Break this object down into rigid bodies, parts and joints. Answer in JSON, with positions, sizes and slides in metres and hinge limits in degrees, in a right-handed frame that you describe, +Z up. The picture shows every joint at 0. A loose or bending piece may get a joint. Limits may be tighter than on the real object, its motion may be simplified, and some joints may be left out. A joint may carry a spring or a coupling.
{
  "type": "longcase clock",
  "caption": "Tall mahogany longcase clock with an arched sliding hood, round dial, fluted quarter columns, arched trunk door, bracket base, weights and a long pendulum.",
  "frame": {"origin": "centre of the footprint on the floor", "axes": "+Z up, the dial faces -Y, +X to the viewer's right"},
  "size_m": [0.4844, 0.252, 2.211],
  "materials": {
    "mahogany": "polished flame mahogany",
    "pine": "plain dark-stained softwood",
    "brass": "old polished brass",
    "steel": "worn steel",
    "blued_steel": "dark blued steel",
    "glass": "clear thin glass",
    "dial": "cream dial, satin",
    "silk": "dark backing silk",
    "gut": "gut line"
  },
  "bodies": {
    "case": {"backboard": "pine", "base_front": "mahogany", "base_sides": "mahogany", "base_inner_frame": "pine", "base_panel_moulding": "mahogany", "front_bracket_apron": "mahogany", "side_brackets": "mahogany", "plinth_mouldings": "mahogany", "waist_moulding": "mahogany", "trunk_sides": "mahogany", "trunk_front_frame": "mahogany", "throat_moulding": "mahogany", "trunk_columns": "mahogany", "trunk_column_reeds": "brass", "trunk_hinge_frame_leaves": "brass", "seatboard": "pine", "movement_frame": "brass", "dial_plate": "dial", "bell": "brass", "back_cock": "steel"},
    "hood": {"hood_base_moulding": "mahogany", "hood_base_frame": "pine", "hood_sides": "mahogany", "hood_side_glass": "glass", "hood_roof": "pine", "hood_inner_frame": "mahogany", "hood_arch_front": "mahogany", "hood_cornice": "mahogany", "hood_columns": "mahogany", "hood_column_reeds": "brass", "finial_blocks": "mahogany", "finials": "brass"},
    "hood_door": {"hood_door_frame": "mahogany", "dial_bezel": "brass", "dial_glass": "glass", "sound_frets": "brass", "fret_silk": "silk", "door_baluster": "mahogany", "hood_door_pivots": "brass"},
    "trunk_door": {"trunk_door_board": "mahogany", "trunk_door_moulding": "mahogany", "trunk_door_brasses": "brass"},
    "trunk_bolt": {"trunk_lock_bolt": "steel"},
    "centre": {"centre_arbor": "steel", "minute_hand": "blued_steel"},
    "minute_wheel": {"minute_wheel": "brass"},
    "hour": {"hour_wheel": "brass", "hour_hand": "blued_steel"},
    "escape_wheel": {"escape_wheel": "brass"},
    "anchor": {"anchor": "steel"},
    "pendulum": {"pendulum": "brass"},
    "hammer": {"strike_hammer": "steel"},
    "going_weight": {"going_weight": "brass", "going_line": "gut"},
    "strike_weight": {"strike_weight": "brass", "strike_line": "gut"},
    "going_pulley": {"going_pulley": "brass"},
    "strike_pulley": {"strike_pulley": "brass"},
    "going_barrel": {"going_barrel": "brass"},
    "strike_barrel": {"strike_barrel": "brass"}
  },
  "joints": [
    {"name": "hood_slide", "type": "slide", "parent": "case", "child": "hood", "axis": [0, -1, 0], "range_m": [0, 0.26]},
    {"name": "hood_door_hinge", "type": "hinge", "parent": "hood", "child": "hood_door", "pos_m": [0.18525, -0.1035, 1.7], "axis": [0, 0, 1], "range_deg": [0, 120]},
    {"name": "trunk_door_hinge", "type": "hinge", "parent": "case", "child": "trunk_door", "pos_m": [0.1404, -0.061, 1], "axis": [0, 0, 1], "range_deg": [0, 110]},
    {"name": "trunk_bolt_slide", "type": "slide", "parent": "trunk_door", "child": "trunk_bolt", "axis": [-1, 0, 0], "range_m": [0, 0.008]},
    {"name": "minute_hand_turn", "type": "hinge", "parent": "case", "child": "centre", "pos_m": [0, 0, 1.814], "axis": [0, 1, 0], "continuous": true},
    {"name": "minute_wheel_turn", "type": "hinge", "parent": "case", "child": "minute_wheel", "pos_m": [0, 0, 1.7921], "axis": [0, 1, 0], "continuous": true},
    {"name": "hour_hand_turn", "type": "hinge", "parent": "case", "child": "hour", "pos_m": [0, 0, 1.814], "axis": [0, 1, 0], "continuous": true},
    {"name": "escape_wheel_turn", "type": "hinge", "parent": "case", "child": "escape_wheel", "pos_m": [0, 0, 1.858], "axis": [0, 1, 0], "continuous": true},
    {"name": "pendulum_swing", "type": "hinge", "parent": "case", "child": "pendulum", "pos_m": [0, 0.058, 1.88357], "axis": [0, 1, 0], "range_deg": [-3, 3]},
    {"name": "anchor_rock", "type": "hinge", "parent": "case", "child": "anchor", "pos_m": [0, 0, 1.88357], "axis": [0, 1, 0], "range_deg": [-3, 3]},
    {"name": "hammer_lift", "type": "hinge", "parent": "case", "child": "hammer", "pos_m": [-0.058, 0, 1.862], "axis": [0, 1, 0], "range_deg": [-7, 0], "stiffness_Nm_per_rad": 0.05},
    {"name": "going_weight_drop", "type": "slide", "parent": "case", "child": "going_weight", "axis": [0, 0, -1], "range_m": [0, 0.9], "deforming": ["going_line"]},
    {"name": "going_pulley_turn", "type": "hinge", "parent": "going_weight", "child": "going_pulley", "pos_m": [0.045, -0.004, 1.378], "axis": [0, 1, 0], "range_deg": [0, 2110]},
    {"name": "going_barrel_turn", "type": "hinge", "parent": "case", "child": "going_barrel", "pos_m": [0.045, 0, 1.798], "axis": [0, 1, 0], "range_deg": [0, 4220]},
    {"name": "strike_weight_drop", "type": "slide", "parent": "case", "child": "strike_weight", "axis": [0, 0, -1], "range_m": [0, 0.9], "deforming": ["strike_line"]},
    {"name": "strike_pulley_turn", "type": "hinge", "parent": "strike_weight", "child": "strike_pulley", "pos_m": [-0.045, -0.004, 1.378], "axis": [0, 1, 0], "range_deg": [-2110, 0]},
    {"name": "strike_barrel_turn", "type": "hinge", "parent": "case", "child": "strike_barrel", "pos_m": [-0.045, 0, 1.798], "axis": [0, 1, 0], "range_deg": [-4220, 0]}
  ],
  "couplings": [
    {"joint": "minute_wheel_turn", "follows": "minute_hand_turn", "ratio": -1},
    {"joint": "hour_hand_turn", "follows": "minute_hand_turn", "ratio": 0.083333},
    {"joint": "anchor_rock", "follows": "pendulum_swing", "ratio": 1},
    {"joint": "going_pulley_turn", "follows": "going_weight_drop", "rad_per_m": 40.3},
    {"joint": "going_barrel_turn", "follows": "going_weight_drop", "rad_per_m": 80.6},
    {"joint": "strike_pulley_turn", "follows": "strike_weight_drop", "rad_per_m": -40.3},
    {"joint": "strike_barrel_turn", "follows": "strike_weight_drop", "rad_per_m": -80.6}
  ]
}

**Work to be completed:**
Write the data back out verbatim.

**Exercise output:**
Break this object down into rigid bodies, parts and joints. Answer in JSON, with positions, sizes and slides in metres and hinge limits in degrees, in a right-handed frame that you describe, +Z up. The picture shows every joint at 0. A loose or bending piece may get a joint. Limits may be tighter than on the real object, its motion may be simplified, and some joints may be left out. A joint may carry a spring or a coupling.
{
  "type": "longcase clock",
  "caption": "Tall mahogany longcase clock with an arched sliding hood, round dial, fluted quarter columns, arched trunk door, bracket base, weights and a long pendulum.",
  "frame": {"origin": "centre of the footprint on the floor", "axes": "+Z up, the dial faces -Y, +X to the viewer's right"},
  "size_m": [0.4844, 0.252, 2.211],
  "materials": {
    "mahogany": "polished flame mahogany",
    "pine": "plain dark-stained softwood",
    "brass": "old polished brass",
    "steel": "worn steel",
    "blued_steel": "dark blued steel",
    "glass": "clear thin glass",
    "dial": "cream dial, satin",
    "silk": "dark backing silk",
    "gut": "gut line"
  },
  "bodies": {
    "case": {"backboard": "pine", "base_front": "mahogany", "base_sides": "mahogany", "base_inner_frame": "pine", "base_panel_moulding": "mahogany", "front_bracket_apron": "mahogany", "side_brackets": "mahogany", "plinth_mouldings": "mahogany", "waist_moulding": "mahogany", "trunk_sides": "mahogany", "trunk_front_frame": "mahogany", "throat_moulding": "mahogany", "trunk_columns": "mahogany", "trunk_column_reeds": "brass", "trunk_hinge_frame_leaves": "brass", "seatboard": "pine", "movement_frame": "brass", "dial_plate": "dial", "bell": "brass", "back_cock": "steel"},
    "hood": {"hood_base_moulding": "mahogany", "hood_base_frame": "pine", "hood_sides": "mahogany", "hood_side_glass": "glass", "hood_roof": "pine", "hood_inner_frame": "mahogany", "hood_arch_front": "mahogany", "hood_cornice": "mahogany", "hood_columns": "mahogany", "hood_column_reeds": "brass", "finial_blocks": "mahogany", "finials": "brass"},
    "hood_door": {"hood_door_frame": "mahogany", "dial_bezel": "brass", "dial_glass": "glass", "sound_frets": "brass", "fret_silk": "silk", "door_baluster": "mahogany", "hood_door_pivots": "brass"},
    "trunk_door": {"trunk_door_board": "mahogany", "trunk_door_moulding": "mahogany", "trunk_door_brasses": "brass"},
    "trunk_bolt": {"trunk_lock_bolt": "steel"},
    "centre": {"centre_arbor": "steel", "minute_hand": "blued_steel"},
    "minute_wheel": {"minute_wheel": "brass"},
    "hour": {"hour_wheel": "brass", "hour_hand": "blued_steel"},
    "escape_wheel": {"escape_wheel": "brass"},
    "anchor": {"anchor": "steel"},
    "pendulum": {"pendulum": "brass"},
    "hammer": {"strike_hammer": "steel"},
    "going_weight": {"going_weight": "brass", "going_line": "gut"},
    "strike_weight": {"strike_weight": "brass", "strike_line": "gut"},
    "going_pulley": {"going_pulley": "brass"},
    "strike_pulley": {"strike_pulley": "brass"},
    "going_barrel": {"going_barrel": "brass"},
    "strike_barrel": {"strike_barrel": "brass"}
  },
  "joints": [
    {"name": "hood_slide", "type": "slide", "parent": "case", "child": "hood", "axis": [0, -1, 0], "range_m": [0, 0.26]},
    {"name": "hood_door_hinge", "type": "hinge", "parent": "hood", "child": "hood_door", "pos_m": [0.18525, -0.1035, 1.7], "axis": [0, 0, 1], "range_deg": [0, 120]},
    {"name": "trunk_door_hinge", "type": "hinge", "parent": "case", "child": "trunk_door", "pos_m": [0.1404, -0.061, 1], "axis": [0, 0, 1], "range_deg": [0, 110]},
    {"name": "trunk_bolt_slide", "type": "slide", "parent": "trunk_door", "child": "trunk_bolt", "axis": [-1, 0, 0], "range_m": [0, 0.008]},
    {"name": "minute_hand_turn", "type": "hinge", "parent": "case", "child": "centre", "pos_m": [0, 0, 1.814], "axis": [0, 1, 0], "continuous": true},
    {"name": "minute_wheel_turn", "type": "hinge", "parent": "case", "child": "minute_wheel", "pos_m": [0, 0, 1.7921], "axis": [0, 1, 0], "continuous": true},
    {"name": "hour_hand_turn", "type": "hinge", "parent": "case", "child": "hour", "pos_m": [0, 0, 1.814], "axis": [0, 1, 0], "continuous": true},
    {"name": "escape_wheel_turn", "type": "hinge", "parent": "case", "child": "escape_wheel", "pos_m": [0, 0, 1.858], "axis": [0, 1, 0], "continuous": true},
    {"name": "pendulum_swing", "type": "hinge", "parent": "case", "child": "pendulum", "pos_m": [0, 0.058, 1.88357], "axis": [0, 1, 0], "range_deg": [-3, 3]},
    {"name": "anchor_rock", "type": "hinge", "parent": "case", "child": "anchor", "pos_m": [0, 0, 1.88357], "axis": [0, 1, 0], "range_deg": [-3, 3]},
    {"name": "hammer_lift", "type": "hinge", "parent": "case", "child": "hammer", "pos_m": [-0.058, 0, 1.862], "axis": [0, 1, 0], "range_deg": [-7, 0], "stiffness_Nm_per_rad": 0.05},
    {"name": "going_weight_drop", "type": "slide", "parent": "case", "child": "going_weight", "axis": [0, 0, -1], "range_m": [0, 0.9], "deforming": ["going_line"]},
    {"name": "going_pulley_turn", "type": "hinge", "parent": "going_weight", "child": "going_pulley", "pos_m": [0.045, -0.004, 1.378], "axis": [0, 1, 0], "range_deg": [0, 2110]},
    {"name": "going_barrel_turn", "type": "hinge", "parent": "case", "child": "going_barrel", "pos_m": [0.045, 0, 1.798], "axis": [0, 1, 0], "range_deg": [0, 4220]},
    {"name": "strike_weight_drop", "type": "slide", "parent": "case", "child": "strike_weight", "axis": [0, 0, -1], "range_m": [0, 0.9], "deforming": ["strike_line"]},
    {"name": "strike_pulley_turn", "type": "hinge", "parent": "strike_weight", "child": "strike_pulley", "pos_m": [-0.045, -0.004, 1.378], "axis": [0, 1, 0], "range_deg": [-2110, 0]},
    {"name": "strike_barrel_turn", "type": "hinge", "parent": "case", "child": "strike_barrel", "pos_m": [-0.045, 0, 1.798], "axis": [0, 1, 0], "range_deg": [-4220, 0]}
  ],
  "couplings": [
    {"joint": "minute_wheel_turn", "follows": "minute_hand_turn", "ratio": -1},
    {"joint": "hour_hand_turn", "follows": "minute_hand_turn", "ratio": 0.083333},
    {"joint": "anchor_rock", "follows": "pendulum_swing", "ratio": 1},
    {"joint": "going_pulley_turn", "follows": "going_weight_drop", "rad_per_m": 40.3},
    {"joint": "going_barrel_turn", "follows": "going_weight_drop", "rad_per_m": 80.6},
    {"joint": "strike_pulley_turn", "follows": "strike_weight_drop", "rad_per_m": -40.3},
    {"joint": "strike_barrel_turn", "follows": "strike_weight_drop", "rad_per_m": -80.6}
  ]
}